[DATA]

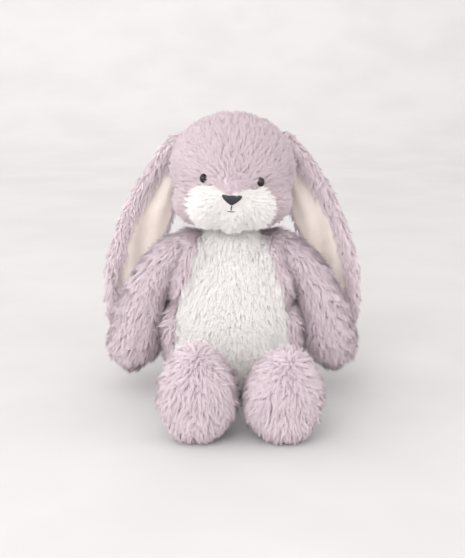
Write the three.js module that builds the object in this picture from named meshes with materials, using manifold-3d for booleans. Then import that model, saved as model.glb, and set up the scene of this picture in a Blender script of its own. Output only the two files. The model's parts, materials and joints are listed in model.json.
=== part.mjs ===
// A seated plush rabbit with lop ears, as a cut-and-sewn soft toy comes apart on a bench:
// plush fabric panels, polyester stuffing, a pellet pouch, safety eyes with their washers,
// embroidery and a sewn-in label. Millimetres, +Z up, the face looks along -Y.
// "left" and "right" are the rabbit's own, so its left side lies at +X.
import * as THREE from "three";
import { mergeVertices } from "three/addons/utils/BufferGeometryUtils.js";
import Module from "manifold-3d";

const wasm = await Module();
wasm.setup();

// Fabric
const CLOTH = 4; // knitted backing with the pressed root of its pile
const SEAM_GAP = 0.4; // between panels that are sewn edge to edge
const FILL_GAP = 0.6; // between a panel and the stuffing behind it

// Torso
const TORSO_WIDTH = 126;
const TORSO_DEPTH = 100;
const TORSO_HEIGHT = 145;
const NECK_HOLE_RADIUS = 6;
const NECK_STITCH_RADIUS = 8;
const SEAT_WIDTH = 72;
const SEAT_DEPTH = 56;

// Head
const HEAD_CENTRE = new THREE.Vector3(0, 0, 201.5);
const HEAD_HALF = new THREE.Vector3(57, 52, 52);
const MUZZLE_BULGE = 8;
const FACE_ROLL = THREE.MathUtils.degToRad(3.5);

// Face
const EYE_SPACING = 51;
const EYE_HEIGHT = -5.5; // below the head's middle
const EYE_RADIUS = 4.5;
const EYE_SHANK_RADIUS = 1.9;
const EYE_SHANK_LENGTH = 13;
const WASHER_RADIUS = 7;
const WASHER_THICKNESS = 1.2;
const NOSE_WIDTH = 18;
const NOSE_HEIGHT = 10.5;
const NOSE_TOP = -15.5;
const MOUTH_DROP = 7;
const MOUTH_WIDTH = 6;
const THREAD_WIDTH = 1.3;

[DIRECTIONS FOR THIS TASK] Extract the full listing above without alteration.

[REPLY TO THE EXERCISE]
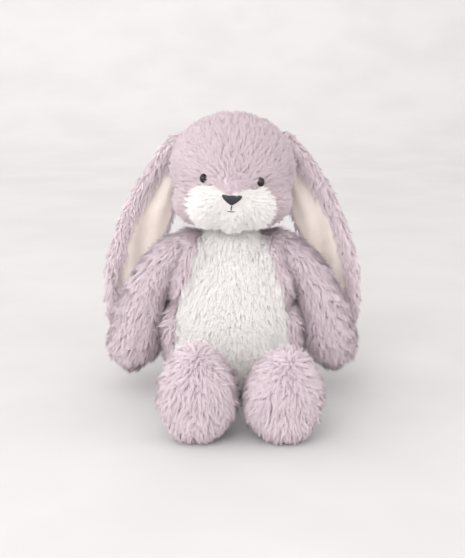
Write the three.js module that builds the object in this picture from named meshes with materials, using manifold-3d for booleans. Then import that model, saved as model.glb, and set up the scene of this picture in a Blender script of its own. Output only the two files. The model's parts, materials and joints are listed in model.json.
=== part.mjs ===
// A seated plush rabbit with lop ears, as a cut-and-sewn soft toy comes apart on a bench:
// plush fabric panels, polyester stuffing, a pellet pouch, safety eyes with their washers,
// embroidery and a sewn-in label. Millimetres, +Z up, the face looks along -Y.
// "left" and "right" are the rabbit's own, so its left side lies at +X.
import * as THREE from "three";
import { mergeVertices } from "three/addons/utils/BufferGeometryUtils.js";
import Module from "manifold-3d";

const wasm = await Module();
wasm.setup();

// Fabric
const CLOTH = 4; // knitted backing with the pressed root of its pile
const SEAM_GAP = 0.4; // between panels that are sewn edge to edge
const FILL_GAP = 0.6; // between a panel and the stuffing behind it

// Torso
const TORSO_WIDTH = 126;
const TORSO_DEPTH = 100;
const TORSO_HEIGHT = 145;
const NECK_HOLE_RADIUS = 6;
const NECK_STITCH_RADIUS = 8;
const SEAT_WIDTH = 72;
const SEAT_DEPTH = 56;

// Head
const HEAD_CENTRE = new THREE.Vector3(0, 0, 201.5);
const HEAD_HALF = new THREE.Vector3(57, 52, 52);
const MUZZLE_BULGE = 8;
const FACE_ROLL = THREE.MathUtils.degToRad(3.5);

// Face
const EYE_SPACING = 51;
const EYE_HEIGHT = -5.5; // below the head's middle
const EYE_RADIUS = 4.5;
const EYE_SHANK_RADIUS = 1.9;
const EYE_SHANK_LENGTH = 13;
const WASHER_RADIUS = 7;
const WASHER_THICKNESS = 1.2;
const NOSE_WIDTH = 18;
const NOSE_HEIGHT = 10.5;
const NOSE_TOP = -15.5;
const MOUTH_DROP = 7;
const MOUTH_WIDTH = 6;
const THREAD_WIDTH = 1.3;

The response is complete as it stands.